>> begin Exercise inputs
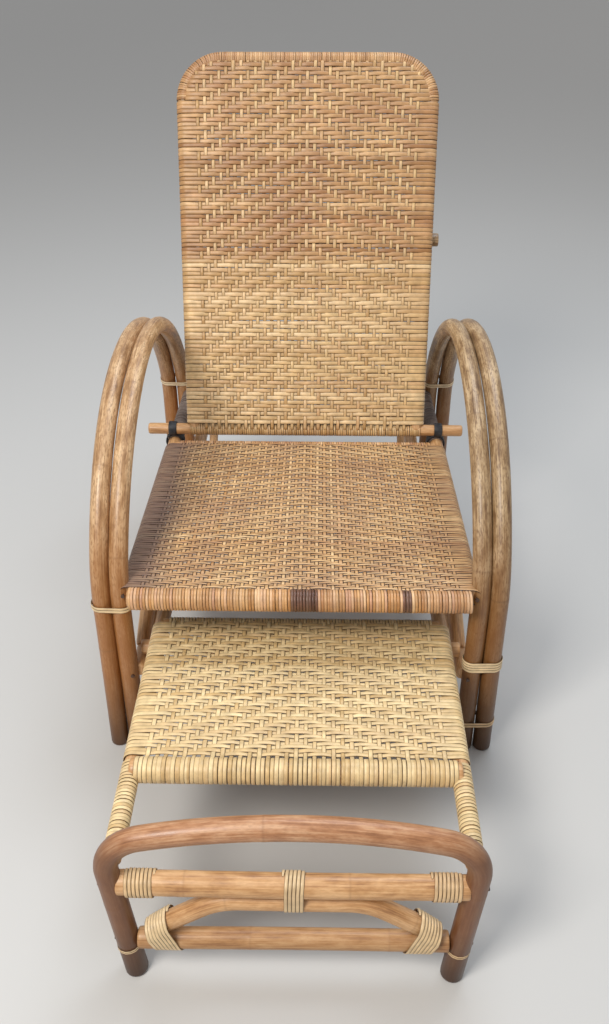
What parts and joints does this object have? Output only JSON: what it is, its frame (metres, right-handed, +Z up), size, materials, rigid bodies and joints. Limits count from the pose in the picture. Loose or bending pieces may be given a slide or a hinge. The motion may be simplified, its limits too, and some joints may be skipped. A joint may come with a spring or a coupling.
{
  "type": "steamer chair",
  "caption": "Cane steamer chair with bent arm hoops, a woven seat, a reclining woven back on a prop and a woven footrest that slides out on its own end frame.",
  "frame": {"origin": "on the floor, in the middle of the chair's whole width and length with the footrest pulled out", "axes": "+X to the right seen from the front, +Y from the footrest to the back, +Z up"},
  "size_m": [0.6852, 1.5093, 1.0229],
  "materials": {
    "honey_pole": "varnished cane pole, worn",
    "dark_pole": "darkened cane pole, worn",
    "seat_cane": "woven cane, matte",
    "back_cane": "woven cane, matte",
    "footrest_cane": "woven cane, matte",
    "grey_cane": "weathered wound cane",
    "binding_cane": "split cane, satin",
    "strap": "black strap, satin",
    "nail": "dull steel"
  },
  "bodies": {
    "frame": {"arm_hoop_left_inner": "dark_pole", "arm_hoop_left_outer": "honey_pole", "arm_hoop_right_inner": "dark_pole", "arm_hoop_right_outer": "honey_pole", "seat_rail_left": "honey_pole", "seat_rail_right": "honey_pole", "seat_front_rail": "honey_pole", "seat_rear_rail": "honey_pole", "seat_panel": "seat_cane", "rail_whipping_left": "grey_cane", "rail_whipping_right": "grey_cane", "side_stretcher_left": "honey_pole", "side_stretcher_right": "honey_pole", "side_arch_left": "honey_pole", "side_arch_right": "honey_pole", "front_cross_pole": "honey_pole", "rear_cross_pole": "honey_pole", "rear_low_pole": "honey_pole", "rack_cross_pole": "honey_pole", "rack": "honey_pole", "rack_whipping_left": "grey_cane", "rack_whipping_right": "grey_cane", "rack_strut_left": "honey_pole", "rack_strut_right": "honey_pole", "hinge_strap_left": "strap", "hinge_strap_right": "strap", "hoop_binding_left": "binding_cane", "hoop_binding_right_upper": "binding_cane", "hoop_binding_right_lower": "binding_cane", "rear_binding_left": "binding_cane", "rear_binding_right": "binding_cane", "rail_nails": "nail"},
    "back": {"back_frame": "honey_pole", "hinge_bar": "honey_pole", "back_panel": "back_cane", "back_cross_pole": "honey_pole", "cross_pole_nails": "nail"},
    "prop": {"prop_leg_left": "honey_pole", "prop_leg_right": "honey_pole", "prop_loop_left": "binding_cane", "prop_loop_right": "binding_cane", "prop_foot_bar": "honey_pole"},
    "footrest": {"footrest_rail_left": "honey_pole", "footrest_rail_right": "honey_pole", "footrest_front_bar": "honey_pole", "footrest_rear_bar": "honey_pole", "footrest_panel": "footrest_cane", "footrest_whipping_left": "footrest_cane", "footrest_whipping_right": "footrest_cane", "footrest_end_frame": "dark_pole", "footrest_upper_bar": "honey_pole", "footrest_lower_bar": "dark_pole", "footrest_small_arch": "dark_pole", "footrest_binding_centre": "binding_cane", "footrest_binding_upper_left": "binding_cane", "footrest_binding_upper_right": "binding_cane", "footrest_binding_lower_left": "binding_cane", "footrest_binding_lower_right": "binding_cane", "end_frame_nails": "nail"}
  },
  "joints": [
    {"name": "back_recline", "type": "hinge", "parent": "frame", "child": "back", "pos_m": [0, 0.21918, 0.36107], "axis": [-1, 0, 0], "range_deg": [-8, 8]},
    {"name": "prop_swing", "type": "hinge", "parent": "back", "child": "prop", "pos_m": [0, 0.40665, 0.69293], "axis": [1, 0, 0], "range_deg": [-17.7, 17.7]},
    {"name": "footrest_slide", "type": "slide", "parent": "frame", "child": "footrest", "axis": [0, 1, 0], "range_m": [0, 0.36]}
  ],
  "couplings": [
    {"joint": "prop_swing", "follows": "back_recline", "ratio": 2.2}
  ]
}
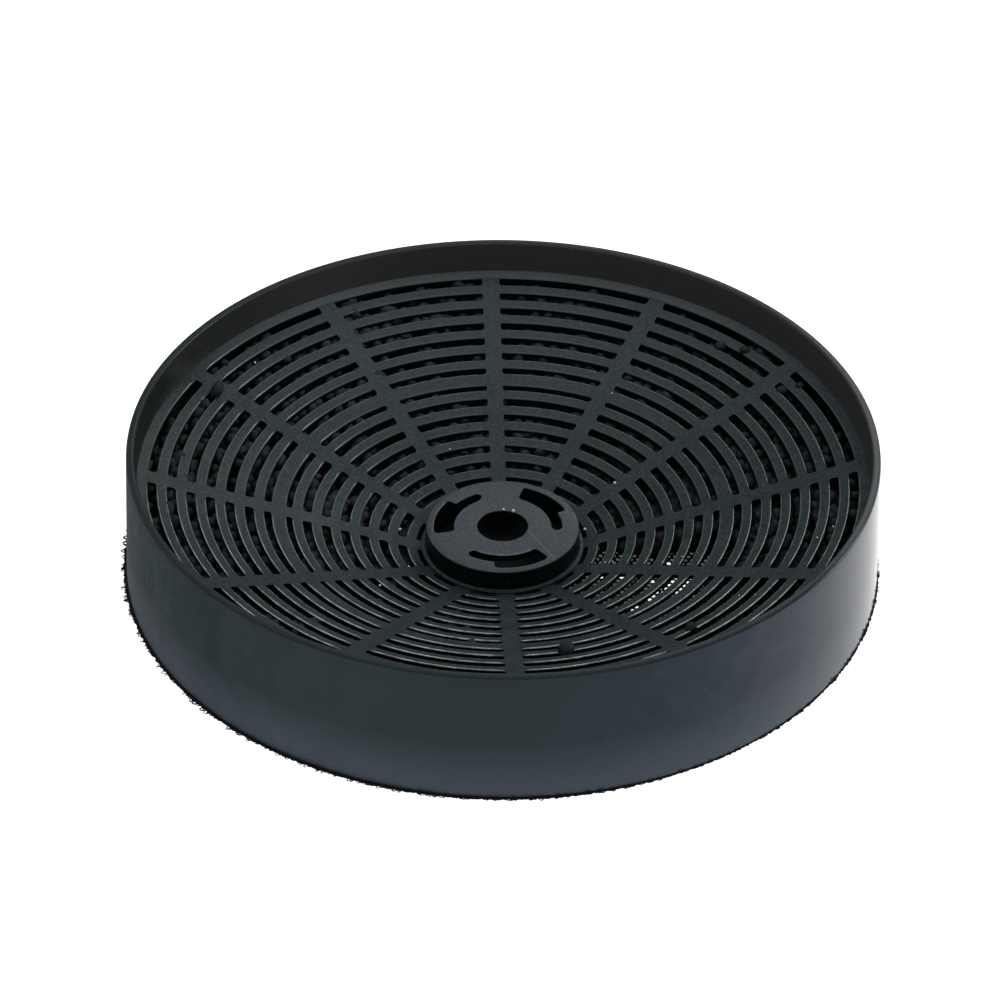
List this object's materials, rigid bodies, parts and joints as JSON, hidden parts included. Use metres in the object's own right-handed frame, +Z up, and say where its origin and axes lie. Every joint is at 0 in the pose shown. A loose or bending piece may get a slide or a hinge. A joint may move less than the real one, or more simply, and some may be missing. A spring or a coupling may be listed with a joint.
{
  "type": "cooker hood carbon filter",
  "caption": "Round plastic cartridge of activated carbon granules for a recirculating cooker hood, with a dished slotted grille and a twist-lock hub that hangs on the motor housing",
  "frame": {"origin": "middle of the underside of the net, on the axis of the casing", "axes": "+Z up through the hub towards the open dished side, +X to the right and +Y away from the viewer of the picture"},
  "size_m": [0.1918, 0.1918, 0.035],
  "materials": {
    "casing_plastic": "satin",
    "carbon": "matt",
    "net": "matt"
  },
  "bodies": {
    "root": {"casing": "casing_plastic", "carbon_bed": "carbon", "base_net": "net"}
  },
  "joints": []
}
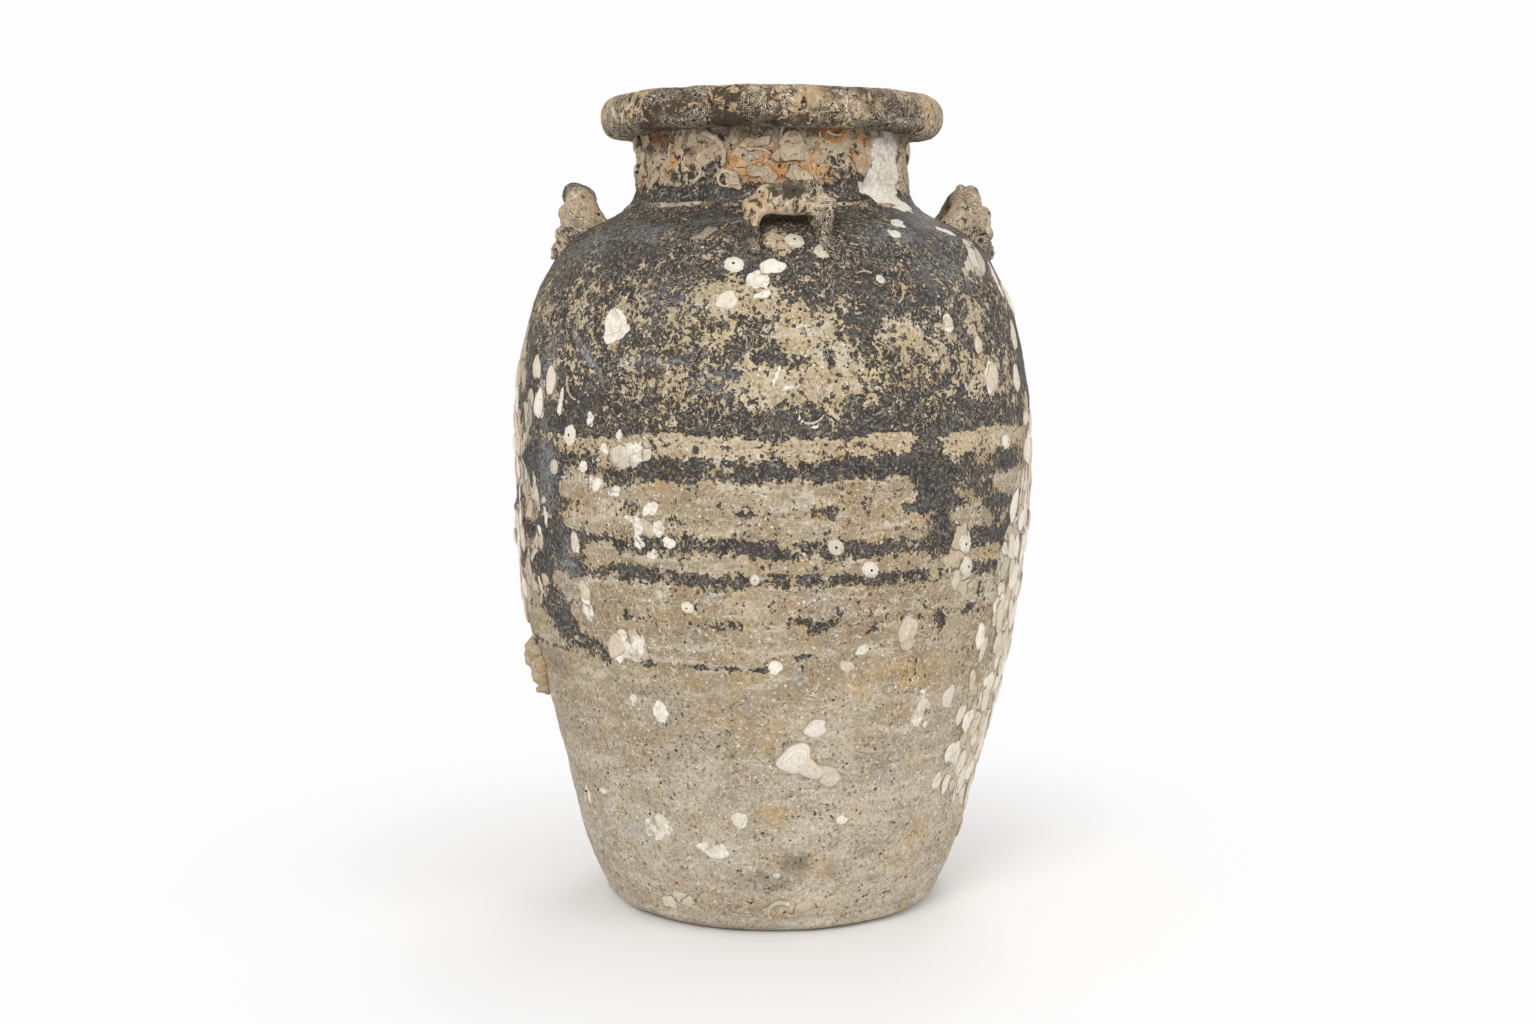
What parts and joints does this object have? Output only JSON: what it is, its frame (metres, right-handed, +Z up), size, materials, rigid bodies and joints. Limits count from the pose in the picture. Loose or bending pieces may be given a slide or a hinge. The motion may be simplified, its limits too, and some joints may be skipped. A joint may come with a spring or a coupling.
{
  "type": "storage jar",
  "caption": "Tall stoneware storage jar with a rolled rim, short neck and lugs on the shoulder, worn dark glaze over pale clay and sea growth on its wall.",
  "frame": {"origin": "middle of the flat underside, on the jar's axis, at the surface that it stands on", "axes": "+Z up along the jar's axis, -Y through the front lug, +X through the right lug"},
  "size_m": [0.3899, 0.3893, 0.6],
  "materials": {
    "base_clay": "unglazed fired clay",
    "lower_clay": "unglazed fired clay, stained and pitted",
    "belly_clay": "fired clay with worn bands of glaze",
    "dark_glaze": "matt, sea-worn dark glaze",
    "neck_clay": "fired clay, crusted and rust-stained",
    "rim_clay": "pitted, stained clay",
    "collar_clay": "worn clay",
    "lug_clay": "worn clay with dark pits",
    "oyster_shell": "weathered shell",
    "barnacle_shell": "weathered shell",
    "crust": "rough lime crust",
    "worm_tube": "rough lime tube"
  },
  "bodies": {
    "root": {"base_disc": "base_clay", "lower_wall": "lower_clay", "belly_wall": "belly_clay", "shoulder_wall": "dark_glaze", "neck_wall": "neck_clay", "rim_roll": "rim_clay", "collar_coil": "collar_clay", "lug_front": "lug_clay", "lug_right": "lug_clay", "lug_back": "lug_clay", "lug_left": "lug_clay", "oysters_right_flank": "oyster_shell", "oysters_left_flank": "oyster_shell", "oysters_back": "oyster_shell", "oysters_shoulder": "oyster_shell", "saddle_oysters": "oyster_shell", "acorn_barnacles": "barnacle_shell", "barnacle_lump": "barnacle_shell", "neck_crust": "crust", "worm_tubes_neck": "worm_tube", "worm_tubes_body": "worm_tube"}
  },
  "joints": []
}
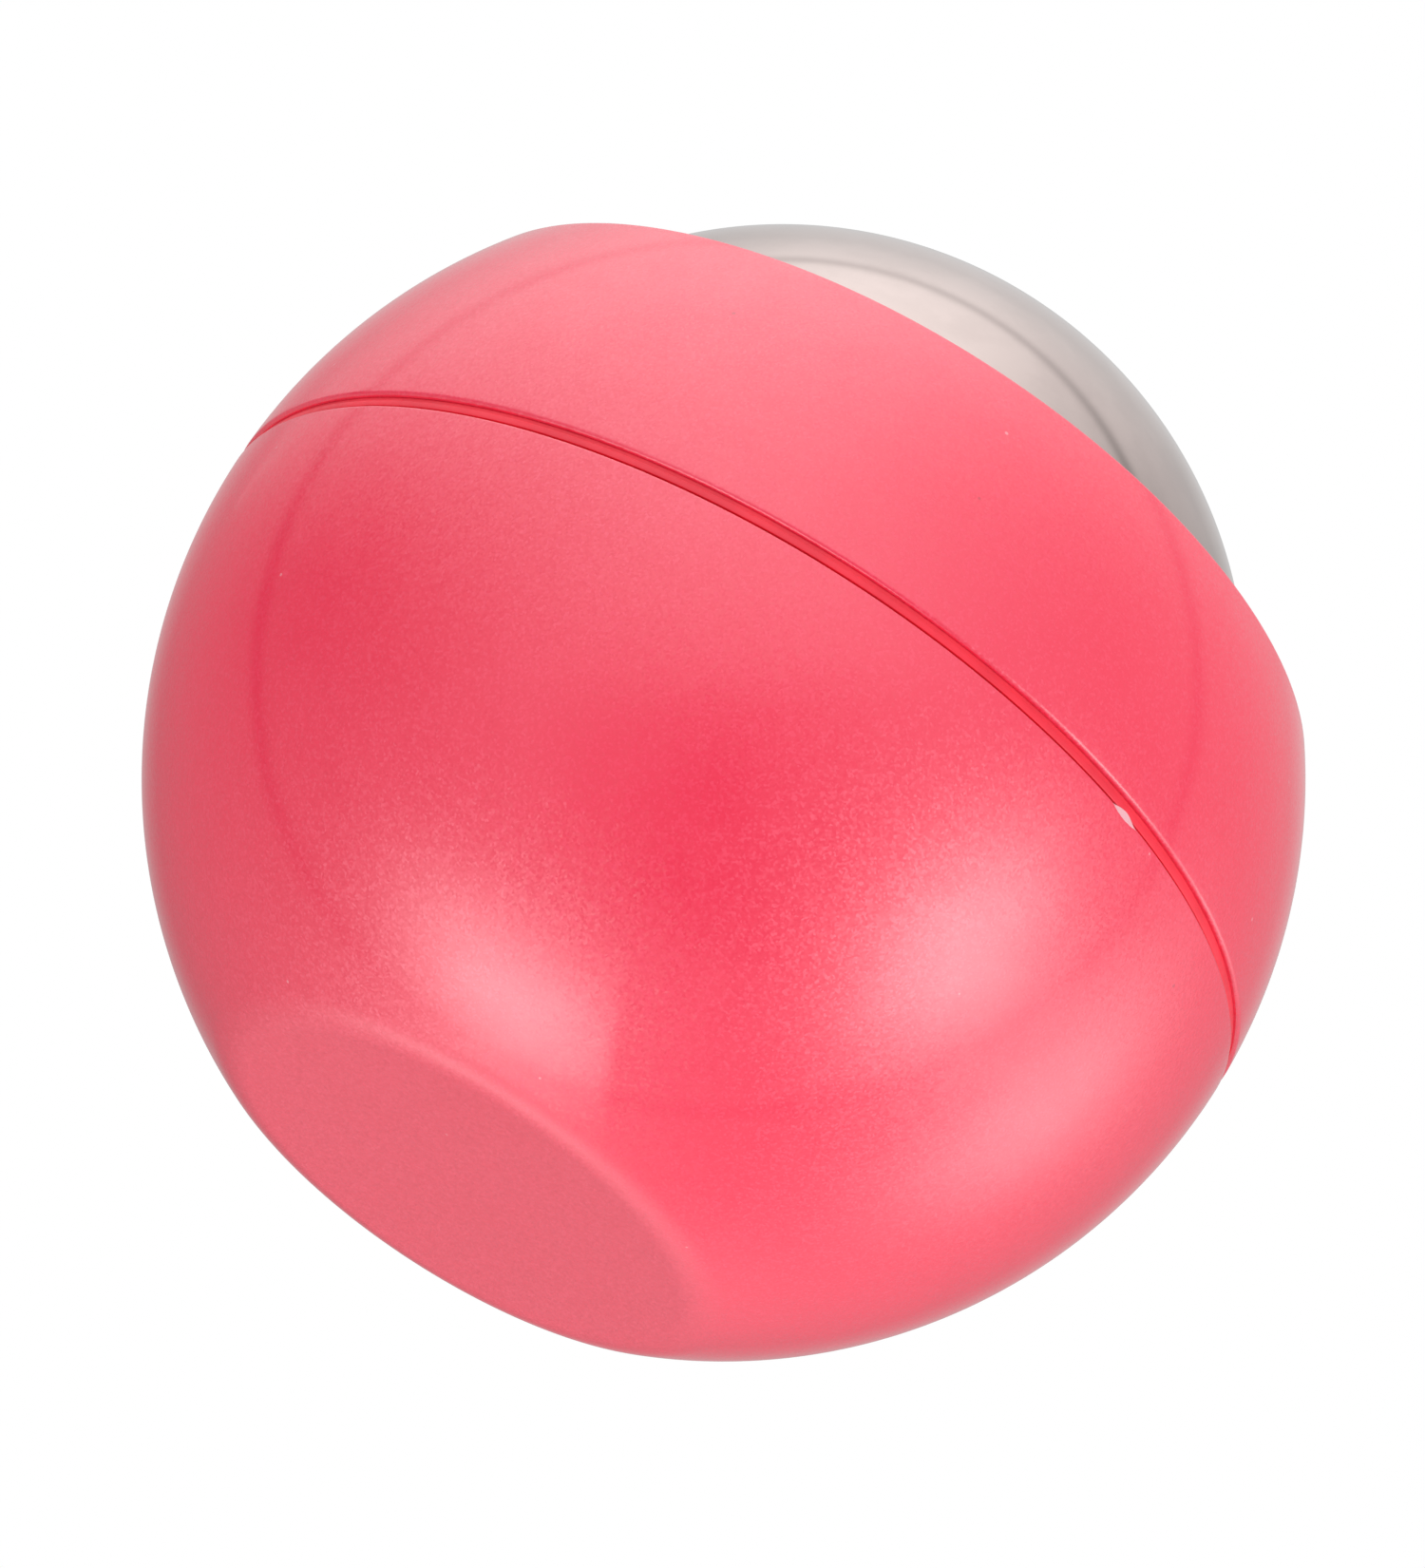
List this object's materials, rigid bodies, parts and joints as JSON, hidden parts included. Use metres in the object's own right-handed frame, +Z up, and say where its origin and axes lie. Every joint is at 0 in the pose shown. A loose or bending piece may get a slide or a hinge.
>> end Exercise inputs
**Exercise details**
Restate the full listing verbatim and drop every picture.

**Complete answer**
What parts and joints does this object have? Output only JSON: what it is, its frame (metres, right-handed, +Z up), size, materials, rigid bodies and joints. Limits count from the pose in the picture. Loose or bending pieces may be given a slide or a hinge. The motion may be simplified, its limits too, and some joints may be skipped. A joint may come with a spring or a coupling.
{
  "type": "steamer chair",
  "caption": "Cane steamer chair with bent arm hoops, a woven seat, a reclining woven back on a prop and a woven footrest that slides out on its own end frame.",
  "frame": {"origin": "on the floor, in the middle of the chair's whole width and length with the footrest pulled out", "axes": "+X to the right seen from the front, +Y from the footrest to the back, +Z up"},
  "size_m": [0.6852, 1.5093, 1.0229],
  "materials": {
    "honey_pole": "varnished cane pole, worn",
    "dark_pole": "darkened cane pole, worn",
    "seat_cane": "woven cane, matte",
    "back_cane": "woven cane, matte",
    "footrest_cane": "woven cane, matte",
    "grey_cane": "weathered wound cane",
    "binding_cane": "split cane, satin",
    "strap": "black strap, satin",
    "nail": "dull steel"
  },
  "bodies": {
    "frame": {"arm_hoop_left_inner": "dark_pole", "arm_hoop_left_outer": "honey_pole", "arm_hoop_right_inner": "dark_pole", "arm_hoop_right_outer": "honey_pole", "seat_rail_left": "honey_pole", "seat_rail_right": "honey_pole", "seat_front_rail": "honey_pole", "seat_rear_rail": "honey_pole", "seat_panel": "seat_cane", "rail_whipping_left": "grey_cane", "rail_whipping_right": "grey_cane", "side_stretcher_left": "honey_pole", "side_stretcher_right": "honey_pole", "side_arch_left": "honey_pole", "side_arch_right": "honey_pole", "front_cross_pole": "honey_pole", "rear_cross_pole": "honey_pole", "rear_low_pole": "honey_pole", "rack_cross_pole": "honey_pole", "rack": "honey_pole", "rack_whipping_left": "grey_cane", "rack_whipping_right": "grey_cane", "rack_strut_left": "honey_pole", "rack_strut_right": "honey_pole", "hinge_strap_left": "strap", "hinge_strap_right": "strap", "hoop_binding_left": "binding_cane", "hoop_binding_right_upper": "binding_cane", "hoop_binding_right_lower": "binding_cane", "rear_binding_left": "binding_cane", "rear_binding_right": "binding_cane", "rail_nails": "nail"},
    "back": {"back_frame": "honey_pole", "hinge_bar": "honey_pole", "back_panel": "back_cane", "back_cross_pole": "honey_pole", "cross_pole_nails": "nail"},
    "prop": {"prop_leg_left": "honey_pole", "prop_leg_right": "honey_pole", "prop_loop_left": "binding_cane", "prop_loop_right": "binding_cane", "prop_foot_bar": "honey_pole"},
    "footrest": {"footrest_rail_left": "honey_pole", "footrest_rail_right": "honey_pole", "footrest_front_bar": "honey_pole", "footrest_rear_bar": "honey_pole", "footrest_panel": "footrest_cane", "footrest_whipping_left": "footrest_cane", "footrest_whipping_right": "footrest_cane", "footrest_end_frame": "dark_pole", "footrest_upper_bar": "honey_pole", "footrest_lower_bar": "dark_pole", "footrest_small_arch": "dark_pole", "footrest_binding_centre": "binding_cane", "footrest_binding_upper_left": "binding_cane", "footrest_binding_upper_right": "binding_cane", "footrest_binding_lower_left": "binding_cane", "footrest_binding_lower_right": "binding_cane", "end_frame_nails": "nail"}
  },
  "joints": [
    {"name": "back_recline", "type": "hinge", "parent": "frame", "child": "back", "pos_m": [0, 0.21918, 0.36107], "axis": [-1, 0, 0], "range_deg": [-8, 8]},
    {"name": "prop_swing", "type": "hinge", "parent": "back", "child": "prop", "pos_m": [0, 0.40665, 0.69293], "axis": [1, 0, 0], "range_deg": [-17.7, 17.7]},
    {"name": "footrest_slide", "type": "slide", "parent": "frame", "child": "footrest", "axis": [0, 1, 0], "range_m": [0, 0.36]}
  ],
  "couplings": [
    {"joint": "prop_swing", "follows": "back_recline", "ratio": 2.2}
  ]
}
List this object's materials, rigid bodies, parts and joints as JSON, hidden parts included. Use metres in the object's own right-handed frame, +Z up, and say where its origin and axes lie. Every joint is at 0 in the pose shown. A loose or bending piece may get a slide or a hinge. A joint may move less than the real one, or more simply, and some may be missing. A spring or a coupling may be listed with a joint.
{
  "type": "cooker hood carbon filter",
  "caption": "Round plastic cartridge of activated carbon granules for a recirculating cooker hood, with a dished slotted grille and a twist-lock hub that hangs on the motor housing",
  "frame": {"origin": "middle of the underside of the net, on the axis of the casing", "axes": "+Z up through the hub towards the open dished side, +X to the right and +Y away from the viewer of the picture"},
  "size_m": [0.1918, 0.1918, 0.035],
  "materials": {
    "casing_plastic": "satin",
    "carbon": "matt",
    "net": "matt"
  },
  "bodies": {
    "root": {"casing": "casing_plastic", "carbon_bed": "carbon", "base_net": "net"}
  },
  "joints": []
}
What parts and joints does this object have? Output only JSON: what it is, its frame (metres, right-handed, +Z up), size, materials, rigid bodies and joints. Limits count from the pose in the picture. Loose or bending pieces may be given a slide or a hinge. The motion may be simplified, its limits too, and some joints may be skipped. A joint may come with a spring or a coupling.
{
  "type": "storage jar",
  "caption": "Tall stoneware storage jar with a rolled rim, short neck and lugs on the shoulder, worn dark glaze over pale clay and sea growth on its wall.",
  "frame": {"origin": "middle of the flat underside, on the jar's axis, at the surface that it stands on", "axes": "+Z up along the jar's axis, -Y through the front lug, +X through the right lug"},
  "size_m": [0.3899, 0.3893, 0.6],
  "materials": {
    "base_clay": "unglazed fired clay",
    "lower_clay": "unglazed fired clay, stained and pitted",
    "belly_clay": "fired clay with worn bands of glaze",
    "dark_glaze": "matt, sea-worn dark glaze",
    "neck_clay": "fired clay, crusted and rust-stained",
    "rim_clay": "pitted, stained clay",
    "collar_clay": "worn clay",
    "lug_clay": "worn clay with dark pits",
    "oyster_shell": "weathered shell",
    "barnacle_shell": "weathered shell",
    "crust": "rough lime crust",
    "worm_tube": "rough lime tube"
  },
  "bodies": {
    "root": {"base_disc": "base_clay", "lower_wall": "lower_clay", "belly_wall": "belly_clay", "shoulder_wall": "dark_glaze", "neck_wall": "neck_clay", "rim_roll": "rim_clay", "collar_coil": "collar_clay", "lug_front": "lug_clay", "lug_right": "lug_clay", "lug_back": "lug_clay", "lug_left": "lug_clay", "oysters_right_flank": "oyster_shell", "oysters_left_flank": "oyster_shell", "oysters_back": "oyster_shell", "oysters_shoulder": "oyster_shell", "saddle_oysters": "oyster_shell", "acorn_barnacles": "barnacle_shell", "barnacle_lump": "barnacle_shell", "neck_crust": "crust", "worm_tubes_neck": "worm_tube", "worm_tubes_body": "worm_tube"}
  },
  "joints": []
}
List this object's materials, rigid bodies, parts and joints as JSON, hidden parts included. Use metres in the object's own right-handed frame, +Z up, and say where its origin and axes lie. Every joint is at 0 in the pose shown. A loose or bending piece may get a slide or a hinge.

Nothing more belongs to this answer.